• [AIM OF THE EXERCISE] Quote verbatim every line from the line containing "with BuildSketch(Plane.XY.offset(-land_depth)) as" to the line containing "cad_parts[node].hide_render = cad_parts[node].hide_viewport", inclusive of both, and no other line.

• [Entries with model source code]
----------
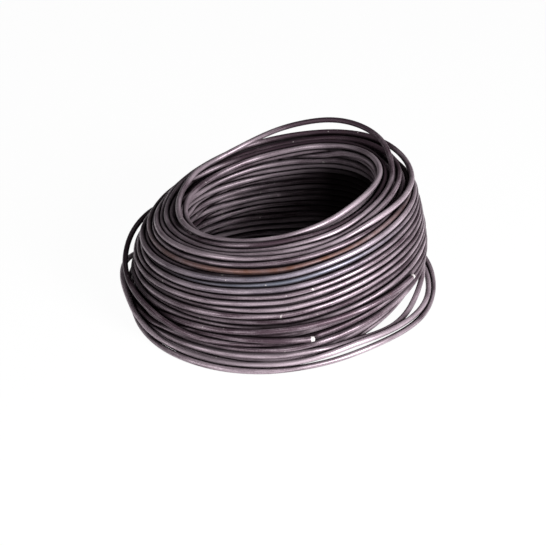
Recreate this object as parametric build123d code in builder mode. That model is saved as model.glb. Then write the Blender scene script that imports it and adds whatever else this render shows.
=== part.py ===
from build123d import *

import os
from math import atan, cos, degrees, hypot, radians, sin

# Coil of hot-rolled wire rod, laid down flat, after its turns have sprung a little loose.
# Millimetres, +Z up, origin on the floor below the middle of the coil.
# The coil is one length of rod, so it is one solid: a lofted bundle with its bore. Every row of
# rod shows as a ridge on the outer face, round the shoulder and underneath, and the bore is plain.
# The courses fan open, so the rim leans up towards +X. There the outer rods of the lowest courses
# have come up off the floor. The turns that stand clear of the bundle and the two cut ends are
# lengths of rod joined to it.

# The rod, and the spaces between its rows
rod_diameter = 5.5
course_gap = 0.9            # on the outer face, where the rows lie packed
shoulder_gap = 3.5          # round the shoulder, where they lie looser
base_gap = 8.0              # underneath, where they have sprung apart
groove_depth = 1.9          # from the crest of a rod down to the groove beside it
crest_land = 1.2            # flat left on a crest that lies on the floor
rod_flats = 5               # flats round a turn that stands clear

# The section of the bundle as it is at the front, through the centres of its outermost rods
base_radius = 150.0
belly_tuck = 3.5            # the outer face at half height is this much nearer the middle
belly_height = 50.0
shoulder_radius = 131.0     # where the outer face turns in towards the rim
shoulder_height = 90.0
rim_radius = 98.0           # the highest rod, round the mouth of the bore
rim_height = 112.0
bore_base_radius = 104.0    # innermost rod of the bottom course

# How the courses lie round the coil
side_squeeze = 5.0          # the outer face is this much nearer the middle on the two sides
left_slope = 0.186          # fall of the rim for each millimetre towards -X, level at the floor
low_lift = 0.205            # rise of a low course for each millimetre towards +X
rim_lift = 0.25             # rise of the rim towards +X
lift_ease = 20.0            # how gradually a course turns up from level
floor_ring = 112.0          # rods nearer the bore than this stay on the floor all the way round
lifted_ring = 140.0         # rods farther out than this come up off the floor with their course
lower_gap = 10.0            # how much farther the lowest outer rods come up, 100 mm towards +X
gap_height = 24.0           # courses from this height up lie as the lift alone puts them
course_points = 16          # points that each course is drawn through

half_rod = rod_diameter / 2
half_land = crest_land / 2
belly_radius = base_radius - belly_tuck
top_radius = (rim_radius + shoulder_radius) / 2

# The stretches of rod that stand clear of the bundle. Each is an arc of a ring: its radius, how
# far its centre is moved and towards which bearing, the height of its centre, how far it rises on
# its high side and at which bearing, then the bearing where it starts and how far round it runs.
# Both ends of a loose turn run back into the bundle. A cut end runs out of it and stops.
clear_rods = {
    "top_turn": (top_radius, 8.5, 34.0, 91.0, 70.0, 34.0, -55.0, 200.0),
    "upper_turn": (shoulder_radius, 6.0, 60.0, 88.0, 40.0, 34.0, -60.0, 230.0),
    "left_turn": (belly_radius, 5.2, 174.0, 36.0, 26.0, 113.0, 60.0, 210.0),
    "low_left_turn": (belly_radius, 8.7, 183.0, 29.0, 19.0, 102.0, 75.0, 195.0),
    "right_turn": (belly_radius, 8.8, -16.0, 21.0, 16.6, 74.5, -145.0, 230.0),
    "inner_right_turn": (belly_radius, 5.0, -25.0, 20.0, 2.0, 60.0, -110.0, 200.0),
    "low_end": (belly_radius - 3, 9.0, -76.0, 33.0, 6.0, 0.0, -185.0, 109.0),
    "high_end": (belly_radius - 2, 6.5, -45.0, 47.5, 19.5, 9.0, -155.0, 124.0),
}


def course_line(radius, height):
    """A course of the bundle, as a closed line at a radius and height that are those at the front."""
    outer = max(0, (radius - rim_radius) / (base_radius - rim_radius))
    squeeze = side_squeeze * outer * max(0, 1 - (height / shoulder_height) ** 4)
    free = min(1, max(0, (radius - floor_ring) / (lifted_ring - floor_ring)))
    low = max(0, 1 - height / gap_height)
    lean = left_slope * height / rim_height
    lift = low_lift + (rim_lift - low_lift) * height / rim_height
    course_lift = (lift - lean) * (1 - low * (1 - free)) + low * free * lower_gap / 100
    points = []
    for step in range(course_points):
        bearing = radians(360 * step / course_points)
        x = (radius - squeeze) * cos(bearing)
        risen = hypot(max(x, 0), lift_ease) - lift_ease
        points.append((x, radius * sin(bearing), height + lean * x + course_lift * risen))
    with BuildLine() as line:
        Spline(*points, periodic=True)
    return line.wire()


def rod_rows(path, gap):
    """Centres of rods spaced evenly along a line of the section, with both its ends."""
    count = round(path.length / (rod_diameter + gap))
    return [path.position_at(row / count) for row in range(count + 1)]


def ridge_points(rows):
    """Crest and groove points (radius, height) outside a run of rods."""
    points = []
    for rod, next_rod in zip(rows, rows[1:]):
        along = (next_rod - rod).normalized()
        away = Vector(along.Y, -along.X)
        points.append(rod + away * half_rod)
        points.append((rod + next_rod) * 0.5 + away * (half_rod - groove_depth))
    points.append(rows[-1] + away * half_rod)
    return points


def rod_arc(radius, reach, bearing, height, rise, high_side, start, run):
    """An arc of rod, moved off centre and tilted up towards its high side."""
    centre = (reach * cos(radians(bearing)), reach * sin(radians(bearing)), height)
    tilt = degrees(atan(rise / radius))
    flat = Plane(origin=centre).rotated((0, 0, start - high_side))
    ring = flat.rotated((0, -tilt, 0)).rotated((0, 0, high_side))
    with BuildPart() as turn:
        with BuildSketch(Plane(origin=centre, x_dir=ring.x_dir, z_dir=ring.y_dir)):
            with Locations((radius, 0)):
                RegularPolygon(half_rod, rod_flats, major_radius=False)
        revolve(axis=Axis(centre, ring.z_dir), revolution_arc=run)
    return turn.part


with BuildLine() as underside:
    Line((bore_base_radius, half_rod), (base_radius, half_rod))
with BuildLine() as outer_face:
    ThreePointArc((base_radius, half_rod), (belly_radius, belly_height), (shoulder_radius, shoulder_height))
with BuildLine() as shoulder:
    Line((shoulder_radius, shoulder_height), (rim_radius, rim_height))

base_rows = rod_rows(underside.edge(), base_gap)
face_rows = rod_rows(outer_face.edge(), course_gap)
shoulder_rows = rod_rows(shoulder.edge(), shoulder_gap)

# The crests underneath are sunk a little, and the floor then cuts them to their lands
land_depth = groove_depth * crest_land / (base_rows[1].X - base_rows[0].X)
outside = [(point.X, point.Y - land_depth) for point in ridge_points(base_rows)]
outside += [(point.X, point.Y) for point in ridge_points(face_rows[:-1] + shoulder_rows)]
outside += [(rim_radius, rim_height + half_rod)]

# The bore's taper is carried on past the rim's high side, and the loft starts and ends inside it
rim_top = rim_height + rim_lift * rim_radius + rod_diameter
bore_taper = (bore_base_radius - rim_radius) / (rim_height - half_rod)
bore_top_radius = rim_radius - half_rod - bore_taper * (rim_top - rim_height)
bottom_inside = bore_base_radius - 2 * rod_diameter
top_inside = bore_top_radius - rod_diameter
rim_tilt = degrees(atan((left_slope + rim_lift) / 2))
mouth = Plane(origin=(0, 0, rim_height + half_rod)).rotated((0, -rim_tilt, 0))

with BuildSketch(Plane.XY.offset(-land_depth)) as bottom_middle:
    Circle(bottom_inside)
with BuildSketch(mouth) as top_middle:
    Circle(top_inside)
courses = [bottom_middle.wire(), *(course_line(*point) for point in outside), top_middle.wire()]

with BuildPart() as coil:
    add(Solid.make_loft(courses, ruled=True))
    with BuildSketch(Plane.XZ):
        with BuildLine():
            Polyline(
                (0, -half_rod),
                (base_radius + rod_diameter, -half_rod),
                (base_radius + rod_diameter, 0),
                (bore_base_radius - half_land, 0),
                (bore_base_radius - half_rod, half_rod),
                (bore_top_radius, rim_top),
                (0, rim_top),
                close=True,
            )
        make_face()
    revolve(axis=Axis.Z, mode=Mode.SUBTRACT)
    add([rod_arc(*sizes) for sizes in clear_rods.values()])

coil.part.label = "coil"
os.makedirs("parts", exist_ok=True)
export_step(coil.part, "parts/coil.step")
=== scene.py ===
"""A loose coil of hot-rolled wire rod, dressed over its CAD model."""

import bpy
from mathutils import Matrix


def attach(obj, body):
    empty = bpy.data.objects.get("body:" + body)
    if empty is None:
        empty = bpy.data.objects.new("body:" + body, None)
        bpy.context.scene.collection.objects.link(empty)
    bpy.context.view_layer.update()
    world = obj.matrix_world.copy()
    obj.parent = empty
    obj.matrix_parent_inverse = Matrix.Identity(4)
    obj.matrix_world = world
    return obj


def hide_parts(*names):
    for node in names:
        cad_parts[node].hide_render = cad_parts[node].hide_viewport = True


bl_info = {
    "name": "Coil of Wire Rod",
    "version": (1, 0, 0),
    "blender": (4, 5, 0),
    "location": "View3D > Sidebar > Wire Rod",
    "description": "Lays the turns of a loose, fanned coil of wire rod over its CAD model",
    "category": "Add Mesh",
}

import bpy
import numpy as np
from mathutils import Vector

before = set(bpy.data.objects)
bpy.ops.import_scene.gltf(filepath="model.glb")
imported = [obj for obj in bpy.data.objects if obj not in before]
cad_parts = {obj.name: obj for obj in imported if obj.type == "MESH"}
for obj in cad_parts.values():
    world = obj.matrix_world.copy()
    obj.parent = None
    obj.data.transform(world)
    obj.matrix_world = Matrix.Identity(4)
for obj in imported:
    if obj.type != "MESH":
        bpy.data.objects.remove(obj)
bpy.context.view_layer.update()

MM = 0.001
TINY = 1e-6                  # a length in metres that counts as none
STEPS = 144                  # sections of the bundle round the coil
STEP_ANGLE = 360.0 / STEPS   # between two sections: 2.5 degrees
CROSSING = 90.0              # bearing on the far side where each turn steps over to the next place
FRONT = 270.0                # bearing of the front
LAY_SEED = 11                # starts the random numbers of the lay of the turns,
LOOK_SEED = 500              # and with a turn's number added, those of its look

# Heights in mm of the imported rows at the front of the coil
ROWS = (2.75, 9.0, 16.0, 23.5, 31.0, 37.6, 44.0, 49.7, 55.3, 61.2, 67.2, 72.7, 78.1, 83.4, 88.0)

# Rods of the crown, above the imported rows, in the order they were laid: radius and height in mm
CROWN = (
    (127.5, 92.3), (121.6, 97.0), (117.0, 94.2), (111.0, 94.0), (105.0, 94.0), (99.0, 94.0),
    (98.6, 100.2), (104.2, 100.2), (109.4, 99.8), (115.0, 101.0), (110.5, 105.0),
    (104.0, 108.6), (108.0, 106.0), (98.0, 112.0), (98.3, 106.2),
)

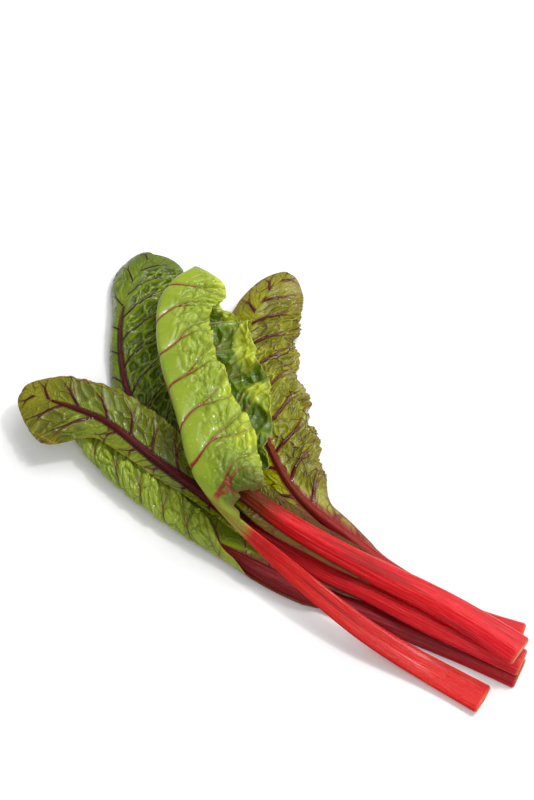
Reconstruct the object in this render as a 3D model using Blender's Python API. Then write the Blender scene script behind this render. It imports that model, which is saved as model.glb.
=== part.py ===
"""Swiss chard bunch: five red-stalked leaves lying together on a flat surface.

Each leaf is two pieces that fit together: a red stalk, which is the petiole and the
midrib in one, and a green blade with a slot that the midrib fills. A leaf follows a
route. Its blade leaves the route to the left and to the right of it, at angles and
half widths that are given at a few stations along the blade.
All sizes are in millimetres, and the objects are made in metres.
The bunch lies along X, with its cut stalk ends at +X and its leaf tips at -X.
"""
import math
from dataclasses import dataclass

import bpy
import numpy as np

MM = 0.001

# Sheet and joint sizes
BLADE_THICKNESS = 0.8
SLOT_GAP = 0.35
SLIMMEST_WING = 2.0
FLOOR_LEVEL = 0.4
FLOOR_SOFTNESS = 4.0

# Mesh counts
ROUTE_SAMPLES = 900
ANGLE_STEPS = 16
TIP_ROWS = 7
PETIOLE_RINGS = 9
STALK_SIDES = 10
SMOOTH_ANGLE = math.radians(50)

# Stalk section: how the height is shared out above and below its middle
UPPER_SHARE = 0.25
LOWER_SHARE = 0.75
CHANNEL_DEPTH = 0.48
RIB_DEPTH = 0.07
RIB_COUNT = 5
STALK_TIP_WIDTH = 1.8
STALK_TIP_HEIGHT = 1.6
MIDRIB_TAPER = 0.75
MIDRIB_TAPER_POWER = 0.9
RIB_TIP_SHARE = 0.985
TIP_FAN_POWER = 0.7

# Where a blade has relief: it grows with the half width, away from the rib and the tip
RELIEF_STARTS_AT = 24.0
RELIEF_FULL_OVER = 34.0
RELIEF_BESIDE_RIB = 10.0
RELIEF_TIP_FADE = 0.12
RELIEF_AT_TIP = 0.15

# Pillows between the side veins
VEIN_BEND = 0.0012
PILLOW_ROUNDNESS = 0.8
PILLOW_MIDDLE = 0.55
PILLOW_LOSS_AT_MARGIN = 0.6
PILLOW_LOSS_POWER = 5

# Waves of the margin: how they lean, wander and grow toward it
WAVE_LEAN = 0.25
WAVE_HALF_SHIFT = 1.7
WAVE_WANDER = 1.3
WAVE_WANDER_LENGTH = 37.0
WAVE_GROWTH_POWER = 2.6
WAVE_LAST_SHARE = 1.2

STALK_ROUGHNESS = 0.35
BLADE_ROUGHNESS = 0.4

# Moves the box of the finished bunch to the origin
CENTRE_SHIFT = (1.53, 1.74, 0.0)


@dataclass
class LeafShape:
    """The numbers that make one leaf.

    route holds x, y, z and the turn about the route in degrees.
    stations holds the place along the blade from 0 to 1, then for the left and for the
    right half its width and its angles at the four places in bends, from rib to margin.
    """
    name: str
    route: tuple
    blade_starts_at: int
    stations: tuple
    petiole: tuple
    midrib: tuple
    midrib_from: float
    narrowing: float
    vein_spacing: float
    vein_phase: float
    vein_slope: tuple = (1.0, -0.5)
    sweep: tuple = (-0.25, 0.45)
    bends: tuple = (0.0, 0.3, 0.65, 1.0)
    pillow: float = 2.0
    wave: tuple = (4.0, 42.0)
    wave_seed: float = 1.0
    tip_bluntness: float = 5.0
    midrib_ends_at: float = 0.93
    rows: tuple = (6, 22)
    columns: int = 7
    stalk_colour: tuple = (225, 50, 45)
    blade_colour: tuple = (120, 150, 60)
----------
• [THE RESPONSE]
with BuildSketch(Plane.XY.offset(-land_depth)) as bottom_middle:
    Circle(bottom_inside)
with BuildSketch(mouth) as top_middle:
    Circle(top_inside)
courses = [bottom_middle.wire(), *(course_line(*point) for point in outside), top_middle.wire()]

with BuildPart() as coil:
    add(Solid.make_loft(courses, ruled=True))
    with BuildSketch(Plane.XZ):
        with BuildLine():
            Polyline(
                (0, -half_rod),
                (base_radius + rod_diameter, -half_rod),
                (base_radius + rod_diameter, 0),
                (bore_base_radius - half_land, 0),
                (bore_base_radius - half_rod, half_rod),
                (bore_top_radius, rim_top),
                (0, rim_top),
                close=True,
            )
        make_face()
    revolve(axis=Axis.Z, mode=Mode.SUBTRACT)
    add([rod_arc(*sizes) for sizes in clear_rods.values()])

coil.part.label = "coil"
os.makedirs("parts", exist_ok=True)
export_step(coil.part, "parts/coil.step")
=== scene.py ===
"""A loose coil of hot-rolled wire rod, dressed over its CAD model."""

import bpy
from mathutils import Matrix


def attach(obj, body):
    empty = bpy.data.objects.get("body:" + body)
    if empty is None:
        empty = bpy.data.objects.new("body:" + body, None)
        bpy.context.scene.collection.objects.link(empty)
    bpy.context.view_layer.update()
    world = obj.matrix_world.copy()
    obj.parent = empty
    obj.matrix_parent_inverse = Matrix.Identity(4)
    obj.matrix_world = world
    return obj


def hide_parts(*names):
    for node in names:
        cad_parts[node].hide_render = cad_parts[node].hide_viewport = True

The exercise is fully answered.